If you are near Pasadena, California through August 11-26th, come to the Pasadena Museum of History on 470 Walnut St. There you will see a beautiful new show of paintings called “Contemporary Masters”, consisting of local scenes of Pasadena in all media. Look for an oil called: “South Pasadena Farmers’ Market”, it is by my favorite Contemporary Master: Cathy Hill! We go to that Farmers’ Market almost every week, and Cathy was inspired to do a study of the produce stands and the customers. It’s a great honor to be in this show, you will see a lot of good work in it. Please come if you are able!
I am now on the last third of the first run-though of Sc. 26 on my new Cat cartoon. In this part of the scene, the cat flies through the air and lands on a cactus which “kisses” him. It’s another “high-mileage” shot, but I will keep at it.
I broke down and bought the new Woody Woodpecker DVD set. I am a lifelong Walter Lantz fan, I started with his 1930s Oswalds on TV and then got hooked on the Woody Woodpecker show sponsored by Kellogg’s in the mid 1950s. Despite a lot of censorship and editing of the old cartoons, Woody’s spirit came through and has endeared him to me forever. This new collection has all the Woodys from 1941 to 1953(?) in order and almost fully restored (Banquet Busters does not have the original UA titles, for instance). All the cut scenes have been put back, such as the alphabet soup gag in The Reckless Driver and all the ration book dialog from Ration Bored. The revelation for me was to see most of the 1948-49 releases with the original United Artists credits restored! The cartoons start out with no logo, but go immediately to the tree trunk that Woody bursts out of and that great “over the seats” truck in to a painting of Andy Panda on stage. Can you imagine how good these must have looked in the theaters with the curtains timed just right to finish opening as the main titles came on? Scrappy Birthday has a title card that I’ve never seen before!

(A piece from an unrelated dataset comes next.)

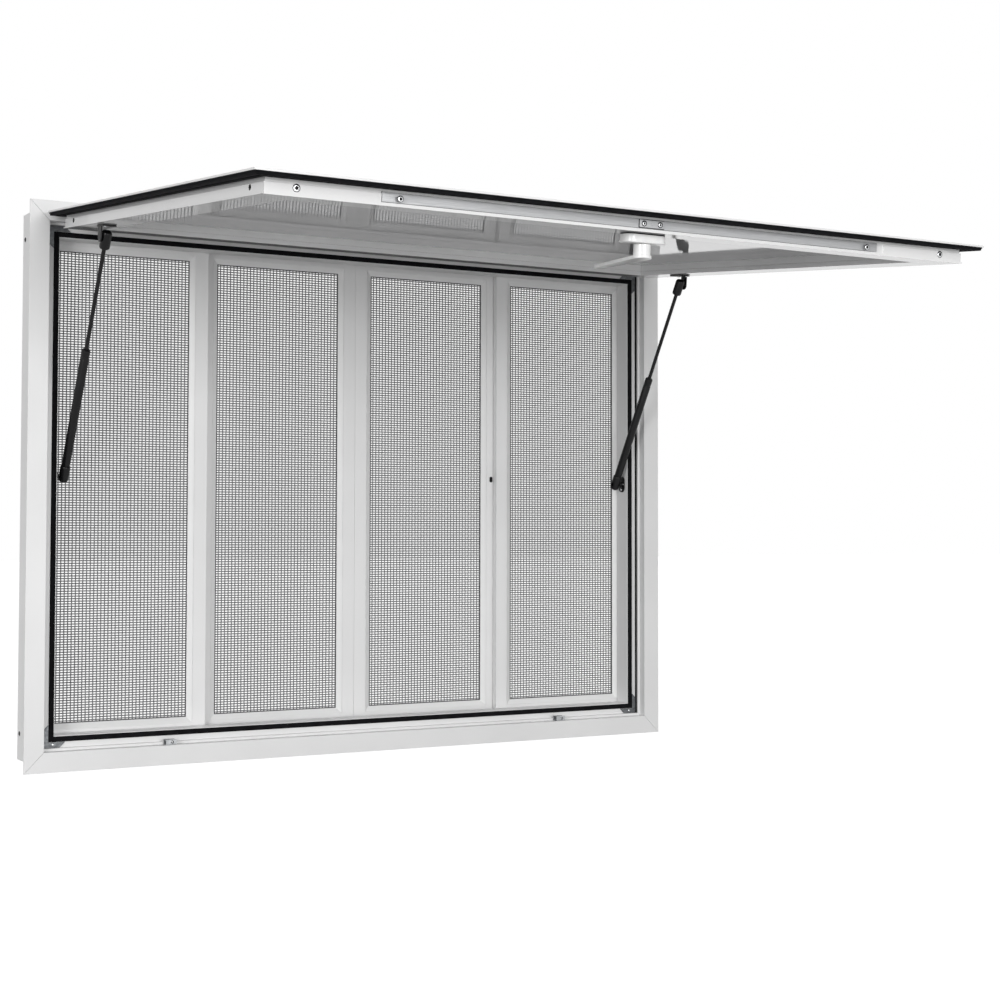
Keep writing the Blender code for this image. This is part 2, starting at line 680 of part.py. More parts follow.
def build_lock(materials, hinge):
    """The bar with its two mushroom cams, and the plate screwed on its middle."""
    face = -RAIL_FRONT
    bar_face = face - LOCK_RISE
    half = LOCK_WIDTH / 2
    outline = box_outline(LOCK_BAR_LEVEL - half, LOCK_BAR_LEVEL + half, bar_face, bar_face + LOCK_THICKNESS)
    low = LOCK_CENTRE - LOCK_HALF_LENGTH
    high = LOCK_CENTRE + LOCK_HALF_LENGTH
    bar = extrusion("lock_bar", outline, low, high, along_x, materials["steel"], hinge)
    root = -(LOCK_THICKNESS - LOCK_RISE) / 2
    neck = CAM_STEM_LENGTH
    tip = neck + CAM_HEAD_HEIGHT
    profile = [
        (root, CAM_STEM_RADIUS),
        (neck, CAM_STEM_RADIUS),
        (neck, CAM_HEAD_RADIUS),
        (tip - CAM_HEAD_HEIGHT / 3, CAM_HEAD_RADIUS),
        (tip, CAM_HEAD_RADIUS * 0.8),
    ]
    for label, side in (("left", -1), ("right", 1)):
        place = (LOCK_CENTRE + side * CAM_REACH, LOCK_LEVEL, face)
        cam = rod_shape(f"lock_cam_{label}", profile, place, (0, 0, -1), materials["steel"], hinge, 20)
        use_as_cutter(bar, cam, "UNION")
    plate = box_outline(
        LOCK_PLATE_CENTRE - LOCK_PLATE_LENGTH / 2,
        LOCK_PLATE_CENTRE + LOCK_PLATE_LENGTH / 2,
        LOCK_BAR_LEVEL - LOCK_PLATE_WIDTH / 2,
        LOCK_BAR_LEVEL + LOCK_PLATE_WIDTH / 2,
    )
    top = bar_face - JOINT_GAP
    extrusion("lock_plate", plate, top - LOCK_PLATE_THICKNESS, top, along_z, materials["steel"], hinge)


def rounded_rectangle(half_u, half_v, radius, centre=(0.0, 0.0)):
    points = []
    for quarter, (u, v) in enumerate(((1, 1), (-1, 1), (-1, -1), (1, -1))):
        middle = (centre[0] + u * (half_u - radius), centre[1] + v * (half_v - radius))
        points += arc(middle, radius, quarter * math.pi / 2, (quarter + 1) * math.pi / 2, 6)
    return points


def build_handle(materials, hinge):
    """A rounded base on the front rail, and a lever that turns on it."""
    reach = RAIL_FRONT - HANDLE_FROM_EDGE
    centre = (HANDLE_CENTRE, -reach)
    base_top = RAIL_DEPTH + JOINT_GAP
    base_low = base_top + HANDLE_BASE_HEIGHT
    outline = rounded_rectangle(HANDLE_BASE_LENGTH / 2, HANDLE_BASE_WIDTH / 2, HANDLE_BASE_ROUND, centre)
    base = extrusion("handle_base", outline, base_top, base_low, along_y, materials["white"], hinge)
    bevel_edges(base, EDGE_BEVEL)
    neck_top = base_low + JOINT_GAP
    neck_low = neck_top + NECK_HEIGHT
    pivot = make_empty("handle_pivot", (centre[0], neck_top, centre[1]), hinge)
    length = neck_low - neck_top + LEVER_THICKNESS
    stations = [(0.0, NECK_RADIUS), (NECK_HEIGHT, NECK_RADIUS)]
    stations += [(NECK_HEIGHT + EDGE_BEVEL, LEVER_ROOT_RADIUS), (length - EDGE_BEVEL, LEVER_ROOT_RADIUS)]
    stations += [(length, LEVER_ROOT_RADIUS - EDGE_BEVEL)]
    lever = rod_shape("handle_lever", stations, (0, 0, 0), (0, 1, 0), materials["white"], pivot)
    slope = math.asin((LEVER_ROOT_RADIUS - LEVER_TIP_RADIUS) / LEVER_LENGTH)
    arm = arc((0.0, LEVER_LENGTH), LEVER_TIP_RADIUS, slope, math.pi - slope, 12)
    root = LEVER_ROOT_RADIUS - EDGE_BEVEL
    arm += [(-root, 0.0), (root, 0.0)]
    low = NECK_HEIGHT + EDGE_BEVEL / 2
    blade = extrusion("handle_arm", arm, low, low + LEVER_THICKNESS - EDGE_BEVEL, along_y, materials["white"], pivot)
    for vertex in blade.data.vertices:
        vertex.co.y += LEVER_DROP * vertex.co.z / LEVER_LENGTH
    use_as_cutter(lever, blade, "UNION")


def build_struts(materials, hinge):
    hinge_point = Vector((0.0, HINGE_Y, HINGE_Z))
    outward = Vector((0.0, -math.sin(OPENING_ANGLE), -math.cos(OPENING_ANGLE)))
    down = Vector((0.0, math.cos(OPENING_ANGLE), -math.sin(OPENING_ANGLE)))
    top = hinge_point + outward * STRUT_TOP_REACH + down * STRUT_TOP_DROP
    foot = Vector((0.0, STRUT_FOOT_DEPTH, STRUT_FOOT_HEIGHT))
    length = (top - foot).length
    direction = (top - foot).normalized()
    for label, side in (("left", -1), ("right", 1)):
        x = side * (HALF_WIDTH - STRUT_INSET)
        build_strut(label, side, x, foot, top, length, direction, materials)
        build_top_bracket(label, side, x, materials, hinge)
        build_foot_bracket(label, side, x, materials)


def socket_stations(start, end, radius):
    round_off = SOCKET_ROUND
    return [
        (start, radius - round_off),
        (start + round_off * 0.3, radius - round_off * 0.3),
        (start + round_off, radius),
        (end - round_off, radius),
        (end - round_off * 0.3, radius - round_off * 0.3),
        (end, radius - round_off),
    ]


def build_strut(label, side, x, foot, top, length, direction, materials):
    """The cylinder with its foot socket and the rod with its top socket, along one line."""
    foot_empty = make_empty(f"strut_{label}_foot", (x, foot.y, foot.z))
    top_empty = make_empty(f"strut_{label}_top", (x, top.y, top.z))
    black = materials["black"]
    socket = socket_stations(-SOCKET_BACK, SOCKET_FRONT, SOCKET_RADIUS)
    tube = socket + [
        (SOCKET_FRONT, CYLINDER_RADIUS - EDGE_BEVEL),
        (SOCKET_FRONT + EDGE_BEVEL, CYLINDER_RADIUS),
        (CYLINDER_LENGTH - CYLINDER_END_SETBACK, CYLINDER_RADIUS),
        (CYLINDER_LENGTH - EDGE_BEVEL, CYLINDER_RADIUS - EDGE_BEVEL),
        (CYLINDER_LENGTH, CYLINDER_RADIUS - EDGE_BEVEL * 2),
    ]
    cylinder = rod_shape(f"strut_cylinder_{label}", tube, (0, 0, 0), direction, black, foot_empty)
    bore_start = SOCKET_FRONT + EDGE_BEVEL * 2
    bore = [(bore_start, ROD_RADIUS + SLIDING_GAP), (length, ROD_RADIUS + SLIDING_GAP)]
    use_as_cutter(cylinder, rod_shape(f"strut_bore_{label}", bore, (0, 0, 0), direction, black, foot_empty, 20))
    rod_end = -(length - CYLINDER_LENGTH + ROD_OVERLAP)
    rod_stations = [(rod_end, ROD_RADIUS), (-SOCKET_FRONT, ROD_RADIUS)]
    rod_stations += [(-d, r) for d, r in reversed(socket)]
    rod = rod_shape(f"strut_rod_{label}", rod_stations, (0, 0, 0), direction, black, top_empty)
    hole = STUD_RADIUS + SLIDING_GAP
    ends = [(-SOCKET_RADIUS * 2, hole), (SOCKET_RADIUS * 2, hole)]
    for target, empty, kind in ((rod, top_empty, "top"), (cylinder, foot_empty, "foot")):
        eye = rod_shape(f"strut_{kind}_eye_{label}", ends, (0, 0, 0), (side, 0, 0), black, empty, 20)
        use_as_cutter(target, eye)


def build_top_bracket(label, side, x, materials, hinge):
    """A plate under the awning's side rail, an ear and a stud through the rod's socket."""
    plate_top = RAIL_DEPTH + JOINT_GAP
    plate_low = plate_top + BRACKET_THICKNESS
    ear_inner = abs(x) + SOCKET_RADIUS + SLIDING_GAP * 1.5
    ear_outer = ear_inner + EAR_THICKNESS
    pivot = (STRUT_TOP_DROP, -STRUT_TOP_REACH)
    half = TOP_PLATE_LENGTH / 2
    lows, highs = sorted((side * (ear_outer - TOP_PLATE_WIDTH), side * ear_outer))
    outline = box_outline(lows, highs, pivot[1] - half, pivot[1] + half)
    bracket = extrusion(f"strut_top_bracket_{label}", outline, plate_top, plate_low, along_y, materials["black"], hinge)
    ear = [(plate_low - BRACKET_THICKNESS / 2, pivot[1] + EAR_RADIUS)]
    ear += [(plate_low - BRACKET_THICKNESS / 2, pivot[1] - EAR_RADIUS)]
    ear += arc(pivot, EAR_RADIUS, -math.pi / 2, math.pi / 2, 12)
    ear_low, ear_high = sorted((side * ear_inner, side * ear_outer))
    lug = extrusion(f"strut_ear_{label}", ear, ear_low, ear_high, along_x, materials["black"], hinge)
    use_as_cutter(bracket, lug, "UNION")
    start = EAR_THICKNESS / 2 + SOCKET_RADIUS + SLIDING_GAP * 1.5
    stud = [(-start, STUD_RADIUS), (SOCKET_RADIUS - SLIDING_GAP, STUD_RADIUS)]
    place = (x, pivot[0], pivot[1])
    pin = rod_shape(f"strut_pin_{label}", stud, place, (-side, 0, 0), materials["black"], hinge, 20)
    use_as_cutter(bracket, pin, "UNION")


def build_foot_bracket(label, side, x, materials):
    """A plate on the jamb and a collared stud that ends just short of the cylinder's socket."""
    wall = HALF_WIDTH - SEAT_EDGE - JOINT_GAP
    low, high = sorted((side * (wall - BRACKET_THICKNESS), side * wall))
    half_y = FOOT_PLATE_WIDTH / 2
    half_z = FOOT_PLATE_HEIGHT / 2
    centre = (STRUT_FOOT_DEPTH, STRUT_FOOT_HEIGHT)
    outline = rounded_rectangle(half_y, half_z, half_y / 3, centre)
    bracket = extrusion(f"strut_foot_bracket_{label}", outline, low, high, along_x, materials["black"])
    root = wall - BRACKET_THICKNESS / 2
    end = abs(x) + SOCKET_RADIUS + SLIDING_GAP * 1.5
    collar = BRACKET_THICKNESS / 2 + FOOT_COLLAR_LENGTH
    stations = [
        (0.0, FOOT_COLLAR_RADIUS),
        (collar, FOOT_COLLAR_RADIUS),
        (collar, STUD_RADIUS),
        (root - end, STUD_RADIUS),
    ]
    place = (side * root, centre[0], centre[1])
    stud = rod_shape(f"strut_stud_{label}", stations, place, (-side, 0, 0), materials["black"], None, 24)
    use_as_cutter(bracket, stud, "UNION")


def main():
    clear_scene()
    materials = {
        "paint": make_material("white_paint", (0.72, 0.73, 0.74), 0.35, 0.0),
        "white": make_material("white_handle", (0.86, 0.86, 0.86), 0.3, 0.0),
        "rubber": make_material("black_rubber", (0.02, 0.02, 0.022), 0.7, 0.0),
        "black": make_material("black_steel", (0.025, 0.025, 0.027), 0.35, 0.0),
        "steel": make_material("bright_steel", (0.62, 0.63, 0.64), 0.3, 1.0),
        "zinc": make_material("zinc_plate", (0.45, 0.46, 0.47), 0.4, 1.0),
        "mesh": make_material("screen_mesh", (0.32, 0.33, 0.34), 0.7, 0.0, 0.45),
    }
    build_frame(materials)
    build_sashes(materials)
    build_hinge_rail(materials)
    build_keepers(materials)
    hinge = make_empty("awning_hinge_axis", (0.0, HINGE_Y, HINGE_Z))
    hinge.rotation_euler = (-OPENING_ANGLE, 0.0, 0.0)
    build_awning(materials, hinge)
    build_struts(materials, hinge)


main()
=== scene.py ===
# Concession window with its awning raised: looks, small parts, camera and light.

import json
import math

import bpy
from mathutils import Matrix, Vector


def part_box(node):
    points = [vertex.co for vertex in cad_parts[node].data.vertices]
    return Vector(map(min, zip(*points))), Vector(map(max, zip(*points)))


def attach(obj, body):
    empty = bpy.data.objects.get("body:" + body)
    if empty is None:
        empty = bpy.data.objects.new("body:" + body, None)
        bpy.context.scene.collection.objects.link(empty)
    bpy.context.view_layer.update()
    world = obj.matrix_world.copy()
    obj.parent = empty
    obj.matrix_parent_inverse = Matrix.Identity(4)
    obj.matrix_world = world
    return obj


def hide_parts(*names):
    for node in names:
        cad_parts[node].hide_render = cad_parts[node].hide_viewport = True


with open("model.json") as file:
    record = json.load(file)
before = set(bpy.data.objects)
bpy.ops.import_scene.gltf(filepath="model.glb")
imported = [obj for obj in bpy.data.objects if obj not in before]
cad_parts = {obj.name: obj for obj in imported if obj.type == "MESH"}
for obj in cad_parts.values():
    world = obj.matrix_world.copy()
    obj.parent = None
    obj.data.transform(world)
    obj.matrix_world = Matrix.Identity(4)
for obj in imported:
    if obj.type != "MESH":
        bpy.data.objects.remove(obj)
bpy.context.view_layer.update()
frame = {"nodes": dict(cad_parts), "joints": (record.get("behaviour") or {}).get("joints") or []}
nodes = frame["nodes"]

# The awning is modelled shut, with y as depth and -z as reach, then turned open about its hinge
hingeJoint = next(joint for joint in frame["joints"] if joint["name"] == "awning_hinge")
hingeTurn = Matrix.Rotation(-math.radians(hingeJoint["range_deg"][1]), 4, "X")
awningOpen = Matrix.Translation(hingeJoint["pos_m"]) @ hingeTurn
print("frame loaded:", len(nodes), "nodes")


# ---- colours and nodes

def linear(hexColour):  # sRGB hex to the linear values that shaders take
    channels = [int(hexColour[i:i + 2], 16) / 255 for i in (1, 3, 5)]
    return (*[c / 12.92 if c <= 0.04045 else ((c + 0.055) / 1.055) ** 2.4 for c in channels], 1.0)


def addNode(tree, kind, settings=None, links=None):  # a setting is a socket's value or a property
    node = tree.nodes.new(kind)
    for key, value in (settings or {}).items():
        if isinstance(key, int) or key in node.inputs:
            node.inputs[key].default_value = value
        else:
            setattr(node, key, value)
    for key, source in (links or {}).items():
        tree.links.new(source, node.inputs[key])
    return node


def newMaterial(name, metallic=0.0, roughness=0.5, **sockets):
    material = bpy.data.materials.new(name)
    material.use_nodes = True
    shader = material.node_tree.nodes["Principled BSDF"]
    shader.inputs["Metallic"].default_value = metallic
    shader.inputs["Roughness"].default_value = roughness
    for key, value in sockets.items():
        shader.inputs[key].default_value = value
    return material, material.node_tree, shader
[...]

I helped Jerry Beck pick some of the cartoons for the set, such as the Oswald titles “Hell’s Heels” and “Spooks”. “Hell’s Heels” is a take-off on “The Three Godfathers”, I love that loose walk that Bill Nolan animated as the baby boy drags Oswald along by the hand through the desert. Bill Nolan also animated the “I am the Queen of the May” song that Kitty sings in “Spooks” with the record player strapped to her back. Lantz’s studio was a haven for the highly individual approach to animating characters practiced by Alex Lovy, Emery Hawkins, Bill Nolan, Ed Love, Fred Moore, Don Patterson and Les Klein among many others. In The Merry Old Soul (1933), La Verne Harding put her comic strip charater, Cynical Susie into a scene as an incidental courtier, I never noticed that before until I got this set. The Walter Lantz animation “talks” from the Woody Woodpecker show are here, six of them, and all interesting. The prints on these are a bit faded and beat-up, but where else do you get to see Alex Lovy, Paul Smith and Homer Brightman jamming on story sessions with a trombone?
When I first arrived in Los Angeles, one of the first studios I tried to get a job with was Walter Lantz. His studio was on Seward Street then, and I’ll never forget the conference room with two beautiful Fred Brunish oil paintings of Woody and Andy hanging on the far wall. (Fred Brunish should be mentioned in the same breath as Hardy Gramatky and Phil Dike as a great American watercolorist.) I was always turned away, though. Usually they would tell me, “You’re gonna have to wait til these guys DIE before we’d ever hire YOU!” I thought to myself, how wonderful to have a boss like Walter Lantz who was so loyal to his employees that he would give them lifetime jobs! I later found out that he kept Paul Smith employed even though by the early 1970s he was legally blind! (His daughter helped him to make out the exposure sheets.)
At the second Annie Awards banquet, they gave one Annie only, this time to Walter Lantz. I was the projectionist at that affair, and I put together a special reel using some cartoons borrowed from the Lantz collection. I had to bring them back to the studio the next day, and I really was looking forward to getting to speak with Lantz one-on-one. I waited in the lobby with fannish trepidation! Walter came through a wooden door on the far side of the room, in my mind’s eye it was almost like Woody himself had popped through that wooden door! I tried to say something, I think it came out like “I’ve always loved your cartoons…” or words to that effect. Lantz just took the 16mm prints from my hands, looked me in the eye and said: “Just let the old man get back to his spaghetti, will ya?” He turned on his heel, walked back through the door and slammed it shut! Evidently, he was having lunch. End of meeting.
Years later, I heard the transcript of a lecture Lantz gave at a theater retrospective of his cartoons. One of his remarks was a classic: “I’m just a little old cartoonist, tryin’ to make a buck.”
I finally got to pick up a job from the Walter Lantz studio, AFTER it closed down! By this time, Abe Levitow and Milt Schaffer had opened a little commercial studio on the second floor and I picked up a scene on a Count Chocula spot from them. It was a thrill to enter that building again, the wood panelling looked as beautiful as ever. (No Fred Brunish oils around anymore, though.) Abe and Milt were very cordial and fun to work with, too bad the Count Chocula spots were so tough to work on! The agency art director was a bear for on-model drawing, and didn’t like ANY squash and stretch or “drag” on his characters. I won’t mention his name, but he was arrested one time by the LA police for urinating in public! (He was no Thomas Kinkade, YUK YUK!)